C’est aussi le malaise qui s’installe lorsque, dans le cadre professionnel, on remarque mon alliance, qu’on me demande ce que fait mon “épouse” et je réplique “mon mari travaille dans les ressources humaines”, les regards se voilent un court instant, la conversation se crispe. Ou alors, je suis béni d’un “Ah bon ? J’aurais jamais cru !”, comme si ma sexualité devait répondre à des critères de comportement ou pire de gestuelle ou encore vestimentaire ? Quoi ? Cela vous surprend que je sois Directeur informatique ? Ah non, je suis un peu artiste, alors ça va, ça rentre dans les cases… Les préjugés ont la vie dure.

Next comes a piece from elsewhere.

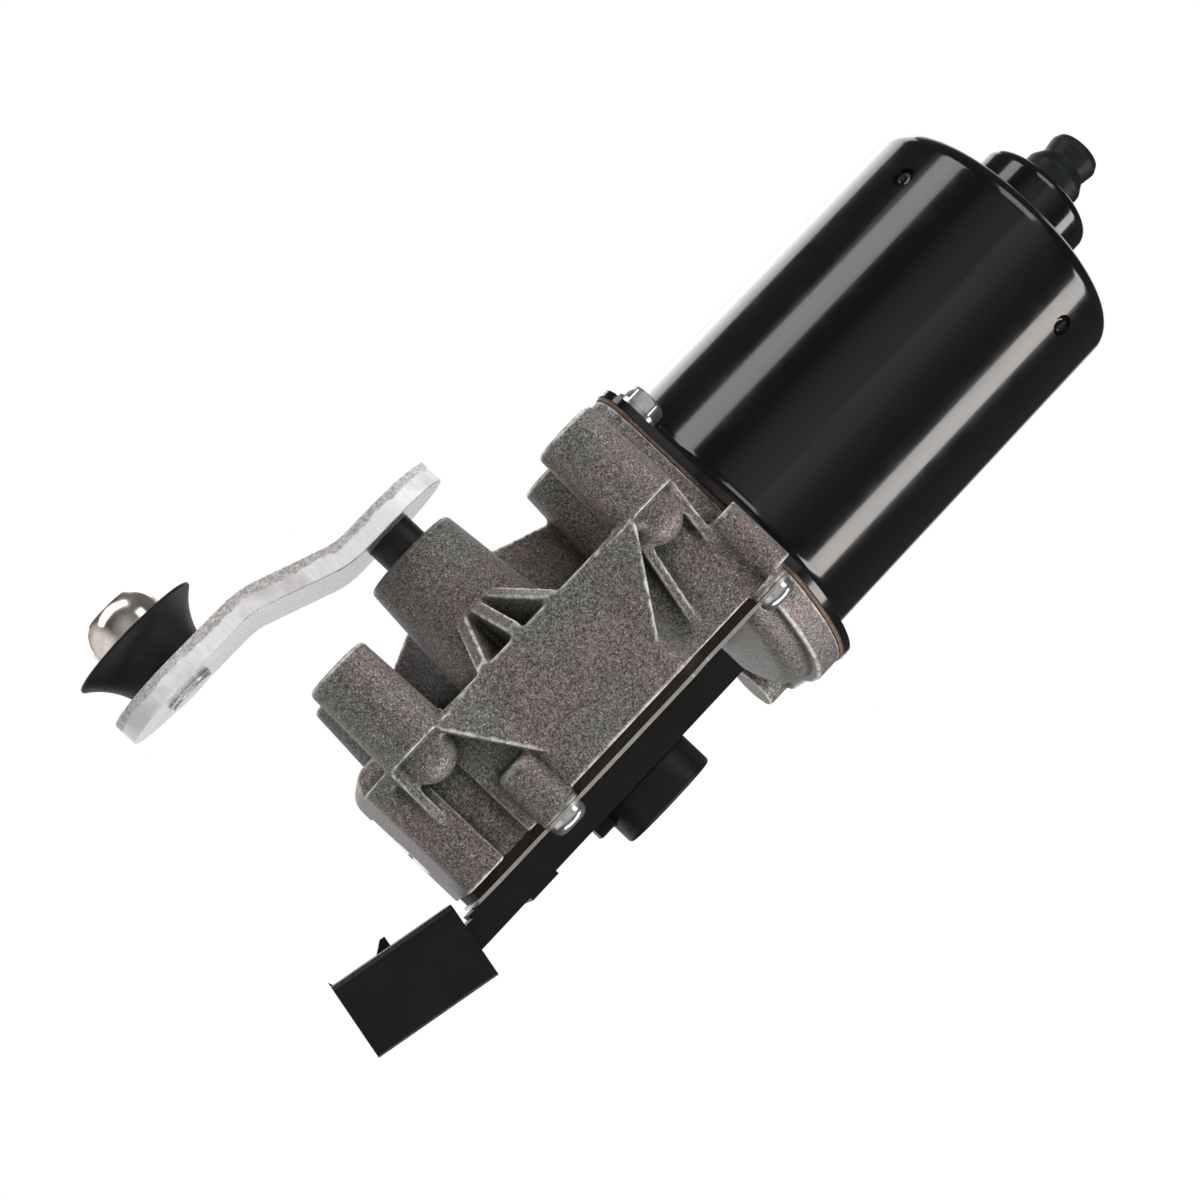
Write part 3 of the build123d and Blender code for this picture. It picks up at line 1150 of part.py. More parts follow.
def socket_box():
    length, width, height = SOCKET_LENGTH, SOCKET_WIDTH, SOCKET_HEIGHT
    box = Pos(length / 2, 0, 0) * Box(length, width, height)
    box = fillet(box.edges().filter_by(Axis.X).group_by(Axis.Z)[-1], SOCKET_EDGE_R)
    box = chamfer(box.edges().filter_by(Axis.X).group_by(Axis.Z)[0], SOCKET_CHAMFER)
    box -= Box(2 * SOCKET_DEPTH, width - 2 * SOCKET_WALL, height - 2 * SOCKET_WALL)
    top = height / 2
    low = top - MERGE
    peak = top + LATCH_RISE
    hook = [(LATCH_START, low), (LATCH_TIP, peak), (LATCH_END, peak), (LATCH_END, low)]
    box += side_plate(hook, -LATCH_WIDTH / 2, LATCH_WIDTH / 2)
    box += side_plate([(0, low), (0, top + LIP), (LIP, low)], -LATCH_WIDTH, LATCH_WIDTH)
    return in_socket(box)


def contact_carrier():
    half = CARRIER_WIDTH / 2
    left, right = CARRIER_LEFT_X, SHAFT_X + CARRIER_RIGHT
    tray = block(left, right, -half, half, CARRIER_Z, COVER_UNDER_Z)
    tray += block(left - NECK_LENGTH, left, -half, half, CARRIER_Z, COVER_UNDER_Z - NECK_STEP)
    tray += block(left + LEDGE_START, left + LEDGE_END, -half, half, CARRIER_Z - LEDGE_RISE, CARRIER_Z)
    wall = CARRIER_WALL
    tray -= block(left + wall, right - wall, -half + wall, half - wall, TRAY_Z, COVER_UNDER_Z + 1.0)
    tray -= rod_z(SHAFT_X, 0, CAP_R - CAP_WALL, CARRIER_Z - 1.0, COVER_UNDER_Z)
    tray += socket_box()
    for index in range(TERMINAL_COUNT):
        tray -= terminal_blade(index)
    return tray


def terminal_y(index):
    return (index - (TERMINAL_COUNT - 1) / 2) * TERMINAL_PITCH


def terminal_blade(index):
    """One flat terminal: it lies in the tray, bends down to the socket and stands in its mouth."""
    y = terminal_y(index)
    back = SOCKET_DEPTH - TERMINAL_LENGTH
    bend = SOCKET_LENGTH + TERMINAL_BEND
    blade = Pos((back + bend) / 2, y, 0) * Box(bend - back, TERMINAL_WIDTH, TERMINAL_THICKNESS)
    blade = in_socket(blade)
    half = TERMINAL_WIDTH / 2
    tail_x = SOCKET_X + (bend - TERMINAL_THICKNESS) * cos(radians(SOCKET_TILT))
    strip = block(tail_x, CARRIER_LEFT_X + TERMINAL_OVERLAP, y - half, y + half, TRAY_Z, TRAY_Z + TERMINAL_THICKNESS)
    return blade + strip


def contact_finger(index):
    """A sprung strip that reaches from its terminal down onto the rotor's track."""
    y = terminal_y(index + 1)
    sheet = CONTACT_SHEET
    half = TERMINAL_WIDTH / 2
    start = CARRIER_LEFT_X + TERMINAL_OVERLAP - FINGER_LAP
    edge = SHAFT_X - sqrt((CAP_R - CAP_WALL) ** 2 - (abs(y) + half) ** 2) + FINGER_CLEARANCE
    foot = edge + FINGER_LEAN
    rest = TRAY_Z + TERMINAL_THICKNESS
    low = RING_TOP_Z + CONTACT_GAP
    line = [
        (start, rest),
        (edge, rest),
        (foot, low),
        (foot + FINGER_FOOT, low),
        (foot + FINGER_FOOT, low + sheet),
        (foot + sheet, low + sheet),
        (edge + sheet, rest + sheet),
        (start, rest + sheet),
    ]
    return side_plate(line, y - half, y + half)


def park_switch_cap():
    cap = rod_z(SHAFT_X, 0, CAP_R, CAP_Z, CARRIER_Z)
    cap = fillet(cap.edges().sort_by(Axis.Z)[0], CAP_EDGE_R)
    cap -= rod_z(SHAFT_X, 0, CAP_R - CAP_WALL, CAP_Z + CAP_WALL, CARRIER_Z + CUT)
    side_x = SHAFT_X - CAP_R
    half = CLIP_WIDTH / 2
    return cap + block(side_x - CLIP_REACH, side_x + MERGE, -half, half, CARRIER_Z - CLIP_HEIGHT, CARRIER_Z)


# ---------------------------------------------------------------- write every piece
os.makedirs("parts", exist_ok=True)
save("gearbox_housing", gearbox_housing())
save("cover_plate", cover_plate())
save("cover_gasket", cover_gasket())
save("cover_screws", group(pan_screw(x, y) for x, y, _ in COLUMN_SPOTS))
save("motor_can", motor_can())
save("flange_gasket", flange_gasket())
save("motor_bolts", group(motor_bolt(y, z) for y, z in BOLT_SPOTS))
save("vent_nozzle", vent_nozzle())
save("field_magnets", group(field_magnet(turn) for turn in (0, 180)))
save("rear_bush", rear_bush())
save("bush_retainer", bush_retainer())
save("armature_shaft", armature_shaft())
save("lamination_stack", lamination_stack())
save("end_turns", group([end_turns(STACK_X - END_TURN, STACK_X), end_turns(STACK_END_X, STACK_END_X + END_TURN)]))
save("slot_windings", group(slot_winding(index) for index in range(SLOT_COUNT)))
save("commutator_segments", group(commutator_segment(index) for index in range(SLOT_COUNT)))
save("commutator_hub", commutator_hub())
save("bearing_outer_ring", bearing_outer())
save("bearing_inner_ring", bearing_inner())
save("bearing_balls", group(bearing_ball(index) for index in range(BEARING_BALLS)))
save("brush_plate", brush_plate())
save("brush_holders", group(brush_holder(side) for side in (-1, 1)))
save("brushes", group(brush(side) for side in (-1, 1)))
save("brush_springs", group(brush_spring(side) for side in (-1, 1)))
save("end_bush", end_bush())
save("thrust_adjuster", thrust_adjuster())
save("upper_shaft_bush", shaft_bush(TOWER_TOP - SEAL_DEPTH - BUSH_LENGTH))
save("lower_shaft_bush", shaft_bush(CEILING_Z))
save("shaft_seal", shaft_seal())
save("thrust_washer", thrust_washer())
save("worm_wheel", worm_wheel())
save("output_shaft", output_shaft())
save("park_rotor", park_rotor())
save("park_ring", park_ring())
save("crank_arm", crank_arm())
save("ball_stud", ball_stud())
save("ball_boot", ball_boot())
save("contact_carrier", contact_carrier())
save("terminal_blades", group(terminal_blade(index) for index in range(TERMINAL_COUNT)))
save("contact_fingers", group(contact_finger(index) for index in range(3)))
save("park_switch_cap", park_switch_cap())
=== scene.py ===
import json
import math

import bmesh
import bpy
import numpy as np
from mathutils import Matrix, Vector


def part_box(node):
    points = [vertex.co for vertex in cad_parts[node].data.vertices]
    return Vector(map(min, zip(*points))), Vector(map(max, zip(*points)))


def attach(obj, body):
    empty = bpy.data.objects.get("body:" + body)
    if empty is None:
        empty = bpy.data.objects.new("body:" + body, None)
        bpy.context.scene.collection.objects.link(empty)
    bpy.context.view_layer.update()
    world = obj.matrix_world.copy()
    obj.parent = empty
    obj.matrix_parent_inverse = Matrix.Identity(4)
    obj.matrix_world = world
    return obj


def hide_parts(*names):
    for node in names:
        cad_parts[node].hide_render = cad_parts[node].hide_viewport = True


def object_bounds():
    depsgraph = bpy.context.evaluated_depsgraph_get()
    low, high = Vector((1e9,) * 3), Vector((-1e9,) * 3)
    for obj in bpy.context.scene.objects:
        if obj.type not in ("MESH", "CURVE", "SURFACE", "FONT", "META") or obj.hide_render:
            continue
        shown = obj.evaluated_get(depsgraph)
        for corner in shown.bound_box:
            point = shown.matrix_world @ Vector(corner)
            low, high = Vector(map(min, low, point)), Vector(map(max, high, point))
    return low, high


# The looks of the wiper motor: softened copies of the CAD pieces that can be seen, finished with procedural
# materials. Lengths are in metres, in the part's own frame: +Z along the output shaft towards the crank, and
# +X along the motor towards the closed end of its can.

MM = 0.001

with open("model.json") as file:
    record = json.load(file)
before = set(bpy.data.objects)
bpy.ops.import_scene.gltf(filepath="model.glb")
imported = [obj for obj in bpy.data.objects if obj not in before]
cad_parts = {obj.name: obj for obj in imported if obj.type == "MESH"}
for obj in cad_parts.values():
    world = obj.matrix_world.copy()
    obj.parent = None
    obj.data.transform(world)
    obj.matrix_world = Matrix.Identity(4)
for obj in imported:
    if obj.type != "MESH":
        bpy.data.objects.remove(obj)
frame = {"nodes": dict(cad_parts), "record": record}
cad_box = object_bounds()

BODIES = frame["record"]["behaviour"]["bodies"]
BODY_OF = {node: body for body, nodes in BODIES.items() for node in nodes}
SLOT_OF = {part["node"]: part["material_slot"] for part in frame["record"]["subparts"]}

# ---------------------------------------------------------------- sizes of the softened copies
# CAD points nearer than this are joined, and faces that meet at a smaller angle (degrees) are made one
JOIN_REACH = 0.002 * MM
FLAT_ANGLE = 0.6
# edges that turn by more than these angles (degrees) are drawn sharp, and are rounded off
SHARP_ANGLE = 32
ROUNDED_ANGLE = 28
# how wide each piece's edges are rounded, and in how many steps
ROUNDINGS = {
    "motor_can": (0.35 * MM, 3),
    "motor_bolts": (0.2 * MM, 3),
    "cover_screws": (0.15 * MM, 3),
    "cover_plate": (0.15 * MM, 3),
    "contact_carrier": (0.25 * MM, 3),
    "park_switch_cap": (0.4 * MM, 3),
    "vent_nozzle": (0.4 * MM, 3),
    "ball_boot": (0.15 * MM, 3),
    "ball_stud": (0.3 * MM, 3),
    "output_shaft": (0.2 * MM, 2),
    "cover_gasket": (0.15 * MM, 2),
    "flange_gasket": (0.1 * MM, 2),
}
ARM_ROUNDING = (0.3 * MM, 3)
# height of the ball stud's riveted foot, which is plated like the arm
RIVET_FOOT = 2.0 * MM

# the casting's surface is made again from cubes of this size, and its points are then eased this many times
CAST_VOXEL = 0.45 * MM
CAST_EASE = 3
# a point this far outside its neighbours' mean lies on the sharpest edge, and gets the full edge wear and
# painted highlight
SHARPEST_EDGE = 0.06 * MM
# a point this far below its surroundings' mean lies in the deepest hollow and gets the full painted shade,
# and how many edges off they reach
DEEPEST_HOLLOW = 0.6 * MM
HOLLOW_REACH = 50

# names of the values that the materials read at each point of a mesh
# edge wear together with painted highlight along sharp edges
EDGE_WEAR_AND_HIGHLIGHT = "edge_wear_and_highlight"
# painted shade: how deep each point lies in a hollow
HOLLOW_SHADE = "hollow"
EDGE_LEVEL = "edge_level"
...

Que dire enfin de l’inconfort des ouvriers qui viennent installer les nouvelles portes-fenêtres de notre maison, qui les rend maladroits, distants, mal à l’aise ?
Ou du sourire en coin du président de séance lors de la réunion de copropriété lorsque je lui dis que Cyril et moi avons emménagé il y a déjà deux ans. Un sourire qui, en quelques secondes, transforme notre foyer en une curiosité.

Et pour finir, alors que tu demandes un simple renouvellement de passeport, bizarrement la mention « époux » s’est transformée en « usage » devant ton nom de mec marié. Pire, on te demande de justifier le pourquoi tu avais demandé cette mention. L’ANTS fait ses choix sans tenir compte des tiens. J’attends donc à nouveau cinq semaines sans aucune garantie que mon nom d’époux soit clairement indiqué sur mon prochain passeport. La saisine du médiateur n’est pas loin si je n’obtiens pas ce que je demande…

Toutes ces petites choses, ces micro-agressions quotidiennes, nous rappellent constamment que nous sommes perçus comme différents. Elles sont là pour nous montrer que même si nous avons le droit de nous aimer, voire, en déplaise encore à certains, de nous marier, notre existence, notre amour dérange : nous sommes une anomalie.

Cela faisait un long moment que j’avais envie d’écrire sur le sujet. Pourtant, j’avais jusqu’ici imaginé mon activité artistique comme un moyen de divertir, de raconter des histoires, pas comme un geste “politique” ou d’engagement.

Qu’est-ce qui m’a fait basculer de l’autre côté ?

La peur viscérale que j’ai ressentie le jour où le “Mariage pour Tous” a été voté en France. J’étais persuadé qu’il valait mieux ne pas sortir pour célébrer cette victoire, persuadé que certaines factions attendaient cette opportunité pour aller “casser du pédé”. J’ai eu malheureusement raison : du sang a été versé cette nuit-là.

Ce vote, bien qu’il m’ait permis d’épouser Cyril — et par là-même de nous mettre à l’abri en cas de décès — je l’ai vécu comme le moment où l’homophobie latente qui se cachait dans la société française s’est révélée au grand jour.

Il m’aura fallu presque dix ans pour aller au bout du geste et écrire “Change Rien“. De longues années durant lesquelles j’ai vu l’individualisme et l’intolérance monter en puissance. J’ai longuement hésité, ne me sentant pas à la hauteur. Qui suis-je, après tout pour faire la leçon à qui que ce soit ?

Mais l’histoire a eu raison de moi. La nécessité de montrer ces réalités, de tenter de sensibiliser, ont pris le dessus. En France, en 2023, des gens se font encore agresser, insulter, tabasser, se suicident parce qu’ils sont différents. Il est essentiel que nous prenions tous conscience de l’impact de nos paroles et de nos actes, aussi anodins soient-ils. Car chaque regard, chaque mot, chaque geste a un poids. Et il est temps que nous reconnaissions tous ensemble que l’homophobie, aussi ordinaire soit-elle, est une forme de violence qui n’a pas sa place dans notre société.

Nous autres, membres de la communauté LGBTQ+ tentons tous d’ignorer ces petites humiliations autant que faire se peut. Mais elles se gravent dans nos esprits et, à force de répétition, attaquent, telle la vague qui use la falaise, notre sentiment d’appartenance à cette société dans laquelle nous tentons simplement d’exister.